# VIP 211k with WD My Essential 1TB Hard Drive Not Working.



## aber179 (Feb 17, 2010)

Hello,

Can someone help? I have hooked up the hard drive to my vip 211k, the box detects it, then I get message 499 - "to activate DVR call...." I have called and activated the feature, yet the DVR fundtion doesnt work. I still got the message 499. I called back, they asked me to wait 48 - 72 hours. Time passed and nothing happened. I called back again, they had me read off the reciever id and smart card id, CSR stated the feature was activated, and to wait another 48 - 72 hours.

I called once again, and I got the same story. Dish has no clue why it isnt working, and no one seems to want to help. 

Has anyone else had the same peoblem? If so, what was the fix? Any Ideas? Any one?

Thank you everyone in advance.


----------



## JAYHAWKER2 (Sep 23, 2007)

Do you have a VIP dvr, 722,622 612, as well as the 211K? I have read that many of the CSR's don't know about the DVR conversion for the 211k and when you call to have it turned on they end up turning on the external hard drive function of the dvr. If you do have a dvr, try plugging the hard drive into it. If it functions then that is what has happened and you'll need to call back and get them to fix it. I got lucky and the csr I talked to knew about the conversion and I had my 211k running as a dvr in about 5 minutes. I have fewer problems with it than the 612 I have in the other room


----------



## RasputinAXP (Jan 23, 2008)

I had the same thing happen with my 722 and my 211k. They activated the wrong receiver.

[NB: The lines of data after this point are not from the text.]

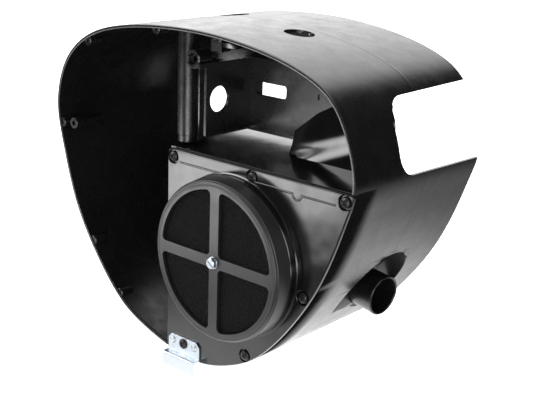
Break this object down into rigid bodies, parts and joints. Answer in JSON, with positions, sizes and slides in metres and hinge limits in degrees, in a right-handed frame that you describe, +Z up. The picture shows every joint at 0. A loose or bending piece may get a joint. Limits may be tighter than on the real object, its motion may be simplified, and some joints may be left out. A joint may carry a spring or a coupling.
{
  "type": "air filter housing",
  "caption": "Open moulded moped housing with an airbox, a screwed front panel, a round filter cover over a foam disc, an intake stub and a zinc bracket.",
  "frame": {"origin": "middle of the bottom of the box around everything, under the shell at the height of the bracket's foot", "axes": "+X towards the intake stub, +Y from the filter side to the far side of the shell, +Z up as mounted"},
  "size_m": [0.3414, 0.2006, 0.2942],
  "materials": {
    "shell_plastic": "black moulded polypropylene, semi-gloss, soft broad reflections",
    "panel_plastic": "black moulded plastic sheet, glossy, slightly rippled",
    "cover_plastic": "black satin moulded plastic",
    "filter_foam": "black open-cell polyurethane foam",
    "seal_rubber": "black soft rubber",
    "zinc_plated_steel": "bright blue-white zinc plate",
    "black_steel": "black oxide steel screws",
    "insert_brass": "plain brass threaded inserts"
  },
  "bodies": {
    "housing": {"housing_shell": "shell_plastic", "airbox_body": "shell_plastic", "partition_wall": "shell_plastic", "electrics_plate": "shell_plastic", "cover_tower": "shell_plastic", "intake_stub": "shell_plastic", "airbox_panel": "panel_plastic", "panel_gasket": "seal_rubber", "foam_support_grid": "cover_plastic", "cover_seal": "seal_rubber", "cover_screw_insert": "insert_brass", "mounting_bracket": "zinc_plated_steel", "bracket_rivet_left": "zinc_plated_steel", "bracket_rivet_right": "zinc_plated_steel", "bracket_screw": "black_steel", "bracket_insert": "insert_brass", "panel_screw_1": "black_steel", "panel_insert_1": "insert_brass", "panel_screw_2": "black_steel", "panel_insert_2": "insert_brass", "panel_screw_3": "black_steel", "panel_insert_3": "insert_brass", "panel_screw_4": "black_steel", "panel_insert_4": "insert_brass", "panel_screw_5": "black_steel", "panel_insert_5": "insert_brass"},
    "cover": {"filter_cover": "cover_plastic"},
    "washer": {"cover_screw_washer": "zinc_plated_steel"},
    "screw": {"cover_screw": "zinc_plated_steel"},
    "element": {"foam_element": "filter_foam"}
  },
  "joints": [
    {"name": "cover_lift", "type": "slide", "parent": "housing", "child": "cover", "axis": [0, -1, 0], "range_m": [0, 0.12]},
    {"name": "element_lift", "type": "slide", "parent": "housing", "child": "element", "axis": [0, -1, 0], "range_m": [0, 0.06]},
    {"name": "screw_back_off", "type": "slide", "parent": "cover", "child": "washer", "axis": [0, -1, 0], "range_m": [0, 0.0077]},
    {"name": "screw_turn", "type": "hinge", "parent": "washer", "child": "screw", "pos_m": [0.05299, -0.0982, 0.117], "axis": [0, -1, 0], "range_deg": [0, 3961]}
  ],
  "couplings": [
    {"joint": "element_lift", "follows": "cover_lift", "ratio": 0.5},
    {"joint": "screw_turn", "follows": "screw_back_off", "rad_per_m": 8976}
  ]
}
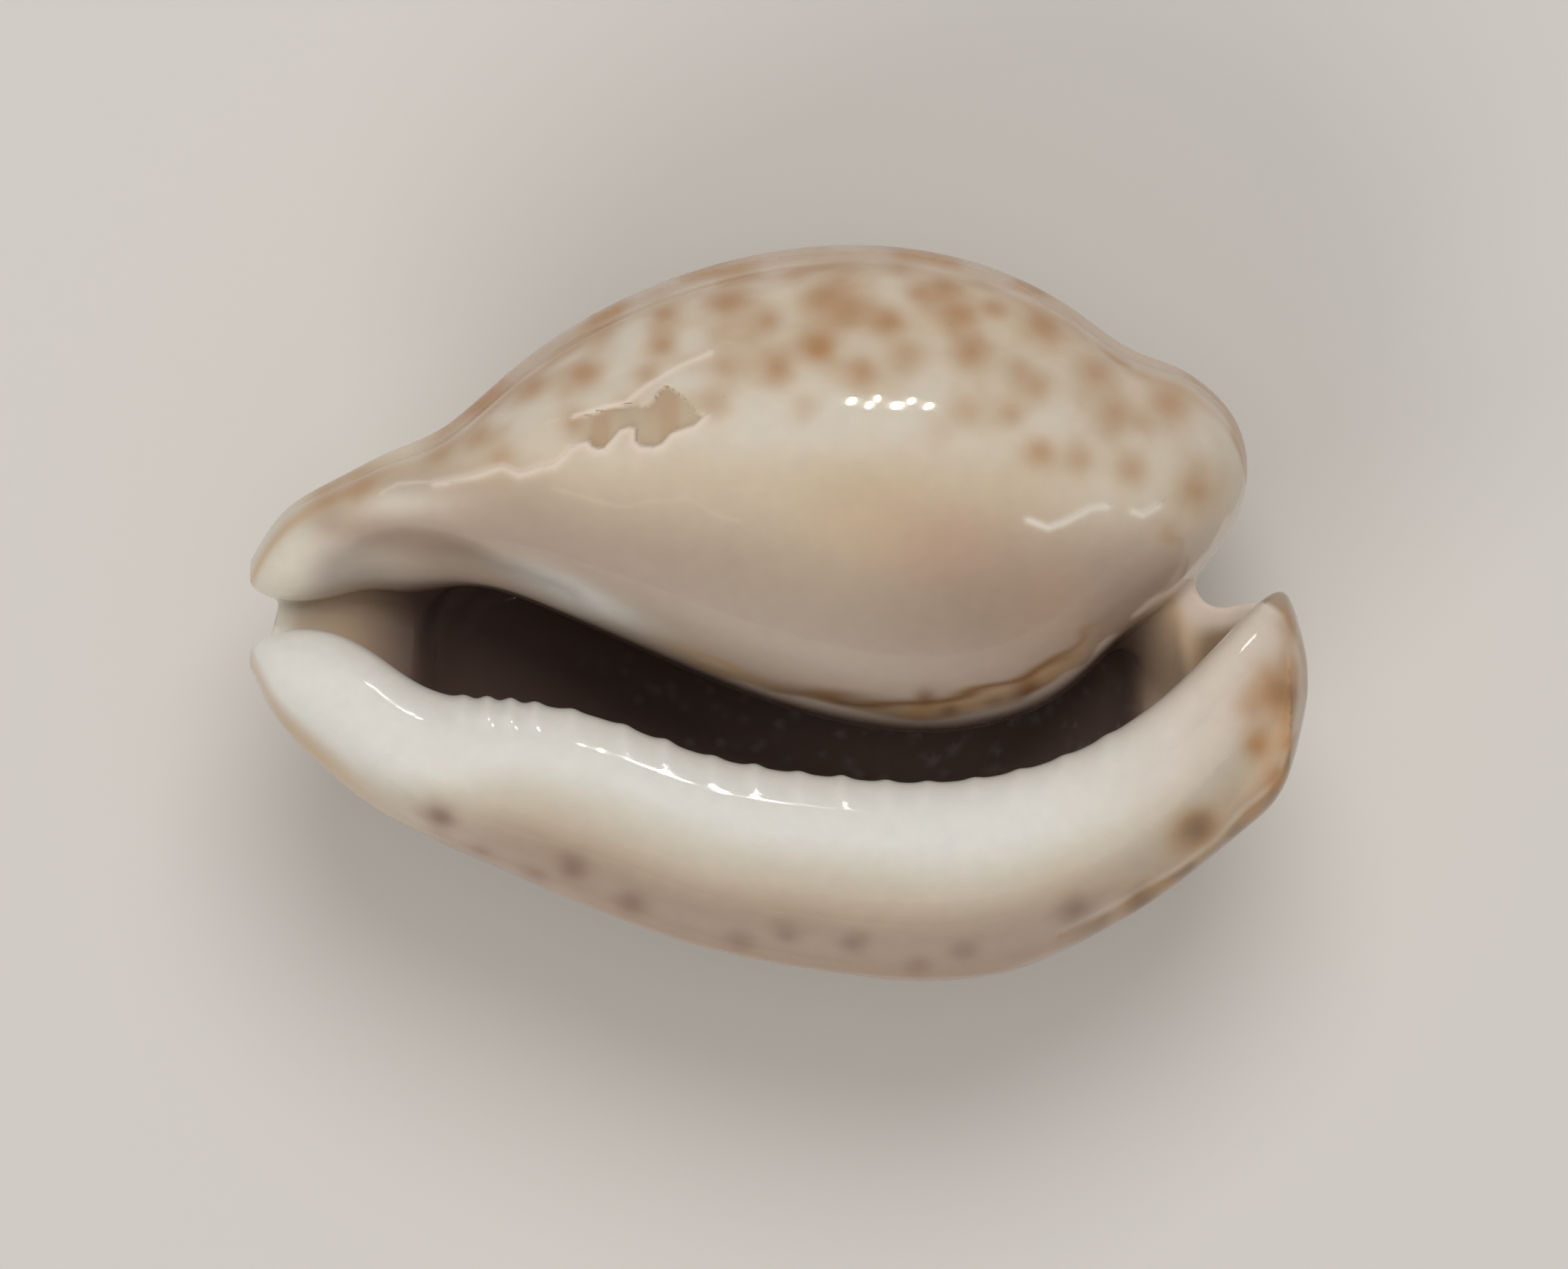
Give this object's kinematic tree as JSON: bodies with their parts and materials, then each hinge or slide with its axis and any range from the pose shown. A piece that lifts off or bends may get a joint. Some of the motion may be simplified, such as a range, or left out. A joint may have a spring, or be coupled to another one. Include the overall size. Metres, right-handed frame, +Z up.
{
  "type": "cowrie shell",
  "caption": "Wide-mouthed cowrie shell lying on its back with the mouth up: a bulging last whorl, a rolled outer lip and a thin bowl of a back.",
  "frame": {"origin": "middle of the bounding box at its bottom, the surface that the shell's back rests on", "axes": "+X from the front canal to the rear (spire) end, +Y to the columella's side, +Z up out of the mouth"},
  "size_m": [0.0598, 0.0418, 0.031],
  "materials": {
    "porcelain_shell": "gloss"
  },
  "bodies": {
    "root": {"cowrie_shell": "porcelain_shell"}
  },
  "joints": []
}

Call them up, make sure it's on the 211, and what's more MAKE SURE THEY REMOVE THE CHARGE FOR YOUR 722. Took me a month to find that one.


----------



## aber179 (Feb 17, 2010)

I called and spoke with tech support. They stated that the feature is added on the right box......They gave me another 48-72 hours.....this is getting really frustrating.


----------



## BobaBird (Mar 31, 2002)

The CSR fed you a line. New authorizations should show up within a few minutes. Call them back and have them tell you what got authorized. It should be DVR Conversion; EHD Archival is for the DVR models.
http://www.dishuser.org/byodvr.php


----------



## fryguy503 (Sep 3, 2009)

BobaBird said:


> The CSR fed you a line. New authorizations should show up within a few minutes. Call them back and have them tell you what got authorized. It should be DVR Conversion; EHD Archival is for the DVR models.
> http://www.dishuser.org/byodvr.php


Boba is correct, Should only take about 1-2 minutes from when the signal is sent. make sure they added the EHD DVR Conversion NOT the Archival. They would only see the archival on the account avaliable to add if there is also a 612/622/722 on the acct.


----------



## Michael1 (Feb 24, 2010)

Are you sure the drive isn't in sleep mode? Another person on this forum said you cannot use a drive that goes into sleep mode with the 211K. I called Western Digital, and the "My Essentials" drive has no way of turning this off. You have to use the next drive up, the "My Book" drive, connect it to a computer with the supplied SmartUtility software, and turn the sleep mode off.

Michael


----------



## P Smith (Jul 25, 2002)

There was a way to check if got the authorization - goto Counters ans see if HouseHoldKey value is populated.


----------